S.8005 (Savino) /A.10342 (Englebright)

SUBJECT

Greenhouse Gas to Zero

DATE

Oppose

The Business Council opposes this legislation, which would provide the Department of Environmental Conservation (DEC) with the mandate to eliminate all greenhouse gas emissions from any emission source in the state by 2050.

The Business Council supports efforts to reduce the carbon intensity of our economy without reducing economic growth. If we are committed to addressing the impact of global climate change on temperature increases and the resultant negative impacts, we must ensure that when New York adopts policies to address in-state GHG emissions they must not lead to carbon leakage. This legislation will lead to massive carbon leakage, meaning its impact on aggregate emissions will be minimal.

When the Business Council addressed the members of the Assembly Climate Change Work Group, we offered to work on the development of reasonable climate change policy. We suggested that the task force focus on specific market failures in areas that can make a significant impact on strategic priorities; catalyze private-sector competition by providing incentives aligned with strategic outcomes; and utilize the most cost-efficient actions to facilitate positive outcomes. Unfortunately the sponsor of this legislation has chosen to head in a different, unproductive direction.

This legislation is simply unworkable and unrealistic for numerous reasons. The legislation is both poorly drafted and poorly conceived. The legislation is blatantly unconstitutional and violates both the New York and the United States Constitution.

If this bill were to become law and could be enforced, it would result in the end of manufacturing, farming, busses, trucks, cars, and finally people. The legislation will require substantial emissions reductions in a relatively short period of time, requiring that in a little more than thirty years that all emissions from the following sources go to zero. Current technology is not available to meet the requirements of this legislation without strict prohibitions.

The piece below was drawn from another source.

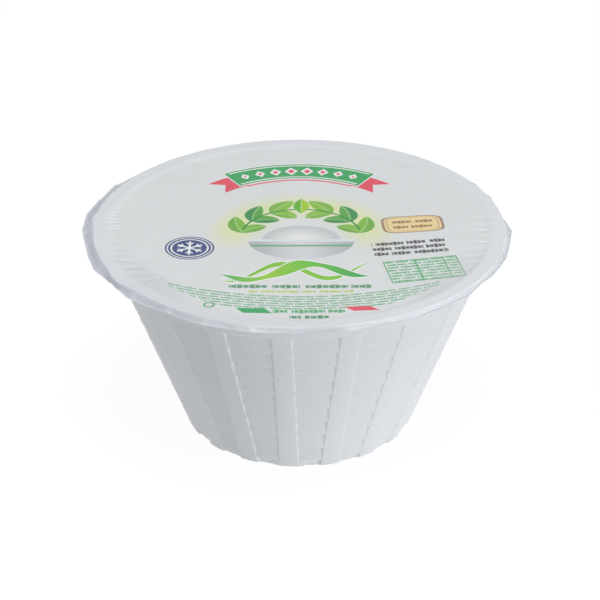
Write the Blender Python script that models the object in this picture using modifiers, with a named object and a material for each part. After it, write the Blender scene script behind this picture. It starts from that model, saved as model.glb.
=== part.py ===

Simply put, if this legislation was enacted all current sources of GHG would eventually have to stop emitting, including:

  • Fuel Combustion including electric generation imported electricity, transportation, residential heating, commercial and industrial heating and onsite electric generation, backup generation, and industrial production.
  • Other Source of Carbon including municipal waste combustion, cement production, iron & steel production, limestone use, and soda ash.
  • Other Sources of Methane including agricultural animals, landfills, manure management, municipal wastewater
  • Other Sources of Nitrous Oxide including agricultural soils management, manure management, municipal wastewater
  • Other Sources Perfluorocarbons including aluminum production, semiconductor manufacturing.

It should be noted that New York State is one of the least carbon intensity economies. In 2011, New York produced 155.7 metric tons energy-related carbon dioxide per million dollars of GDP, which is about a third of average carbon intensity nationwide.

If New York were to eliminate all of its C02 emission (211.74 MMtCO2e) it would reduce US CO2 by 3.3% and world emissions by .5%. (In 2012, U.S. greenhouse gas emissions totaled 6,235.10 MMtCO2e and World emissions were 44,815.44 MMtCO2e).

If New York were to try and stop all CO2 emissions it would lead to massive ‘carbon leakage’1 and the bill includes minimal, ineffective language to address this very real problem. Additionally no amount of legislation requiring state agencies to increase employment opportunities and improve job quality will lead produce real world results if businesses cannot produce items or get them to market.

For these reasons and many more too numerous to include here, The Business Council strongly opposes adoption of this legislation.

  1. Carbon leakage is the term often used to describe the situation that occurs if for reasons of costs related to climate policies; businesses were to transfer production to other countries which have laxer constraints on greenhouse gas emissions. This leads to an increase in their total emissions.